**Given material**
┄┄┄┄┄┄┄┄┄┄
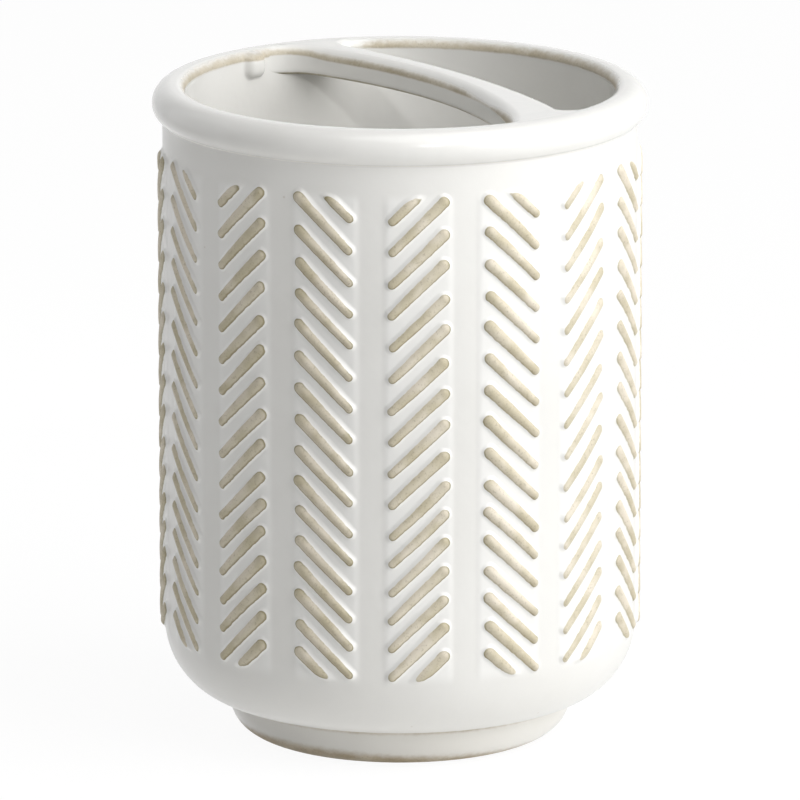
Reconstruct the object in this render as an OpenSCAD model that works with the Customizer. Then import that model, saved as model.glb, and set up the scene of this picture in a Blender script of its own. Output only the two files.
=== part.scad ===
// Stoneware toothbrush holder: a straight cup on a turned foot, with a rolled rim, a curved bar
// that divides the mouth in two, and sixteen columns of slanted raised bars in a herringbone.
// It stands on the plane Z = 0 with its axis on Z. The dividing bar runs along X, and the
// smaller mouth is on the +Y side.

/* [Cup] */
// Height from the table to the top of the rim
overall_height = 110; // [100:1:125]
// Diameter of the plain wall between the columns
body_diameter = 78.6; // [74:0.2:84]
// Thickness of the wall
wall_thickness = 3.7; // [3.2:0.1:5]
// Thickness of the floor above the seat of the foot
floor_thickness = 3.5; // [3:0.1:6]
// Radius of the upper curve of the heel
heel_upper_radius = 13; // [11:0.1:16]
// Radius of the lower curve of the heel
heel_lower_radius = 10.4; // [9:0.1:11]
// Radius inside, between the floor and the wall
cavity_corner_radius = 9; // [6:0.5:11]

/* [Rim] */
// How far the rim stands out past the wall
rim_overhang = 1.7; // [1:0.1:2.4]
// Radius of the rim's outer edge above its widest line
rim_upper_radius = 3.3; // [2.6:0.1:3.5]
// Radius of the rim's outer edge below its widest line
rim_lower_radius = 2.65; // [2.2:0.05:3.2]
// Radius of the rim's inner edge
rim_inner_radius = 1.6; // [0.8:0.1:1.6]

/* [Dividing bar] */
// Width of the bar at its middle
divider_width = 5.4; // [4.4:0.1:6.6]
// Depth of the bar from top to underside
divider_depth = 4.5; // [3.6:0.1:8]
// How far the bar's top lies below the rim's top
divider_drop = 0.2; // [0.1:0.05:0.6]
// Distance from the cup's axis to the middle of the bar
divider_offset = 11.2; // [8:0.1:13]
// Plan radius of the side towards the larger mouth
divider_front_radius = 80; // [70:1:110]
// Plan radius of the side towards the smaller mouth
divider_rear_radius = 145; // [120:1:170]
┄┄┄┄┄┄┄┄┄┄
**Challenge**
Everything in the listing above should be restated exactly.

**Written solution**
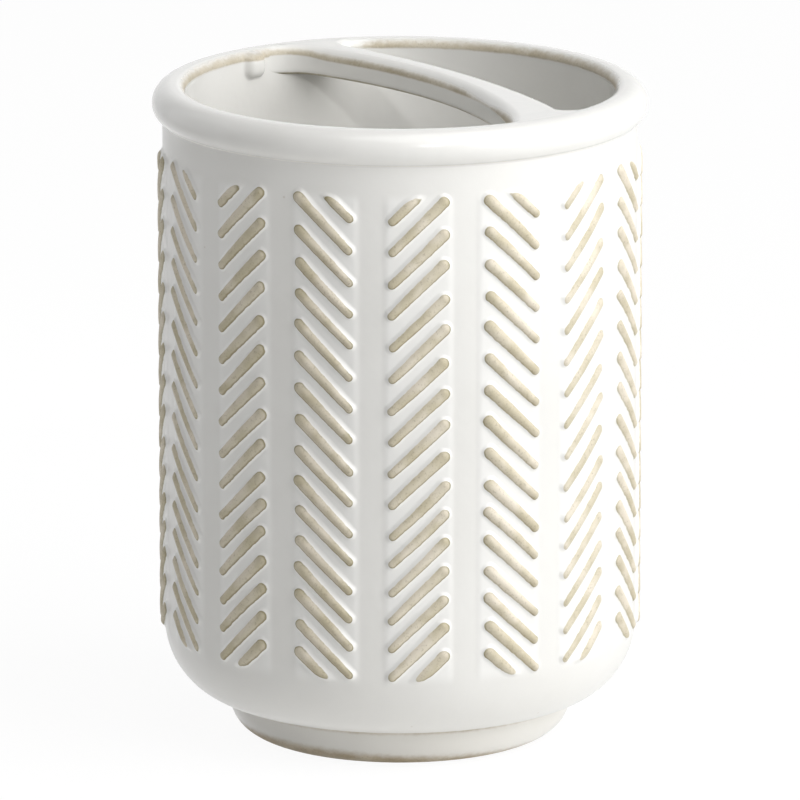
Reconstruct the object in this render as an OpenSCAD model that works with the Customizer. Then import that model, saved as model.glb, and set up the scene of this picture in a Blender script of its own. Output only the two files.
=== part.scad ===
// Stoneware toothbrush holder: a straight cup on a turned foot, with a rolled rim, a curved bar
// that divides the mouth in two, and sixteen columns of slanted raised bars in a herringbone.
// It stands on the plane Z = 0 with its axis on Z. The dividing bar runs along X, and the
// smaller mouth is on the +Y side.

/* [Cup] */
// Height from the table to the top of the rim
overall_height = 110; // [100:1:125]
// Diameter of the plain wall between the columns
body_diameter = 78.6; // [74:0.2:84]
// Thickness of the wall
wall_thickness = 3.7; // [3.2:0.1:5]
// Thickness of the floor above the seat of the foot
floor_thickness = 3.5; // [3:0.1:6]
// Radius of the upper curve of the heel
heel_upper_radius = 13; // [11:0.1:16]
// Radius of the lower curve of the heel
heel_lower_radius = 10.4; // [9:0.1:11]
// Radius inside, between the floor and the wall
cavity_corner_radius = 9; // [6:0.5:11]

/* [Rim] */
// How far the rim stands out past the wall
rim_overhang = 1.7; // [1:0.1:2.4]
// Radius of the rim's outer edge above its widest line
rim_upper_radius = 3.3; // [2.6:0.1:3.5]
// Radius of the rim's outer edge below its widest line
rim_lower_radius = 2.65; // [2.2:0.05:3.2]
// Radius of the rim's inner edge
rim_inner_radius = 1.6; // [0.8:0.1:1.6]

/* [Dividing bar] */
// Width of the bar at its middle
divider_width = 5.4; // [4.4:0.1:6.6]
// Depth of the bar from top to underside
divider_depth = 4.5; // [3.6:0.1:8]
// How far the bar's top lies below the rim's top
divider_drop = 0.2; // [0.1:0.05:0.6]
// Distance from the cup's axis to the middle of the bar
divider_offset = 11.2; // [8:0.1:13]
// Plan radius of the side towards the larger mouth
divider_front_radius = 80; // [70:1:110]
// Plan radius of the side towards the smaller mouth
divider_rear_radius = 145; // [120:1:170]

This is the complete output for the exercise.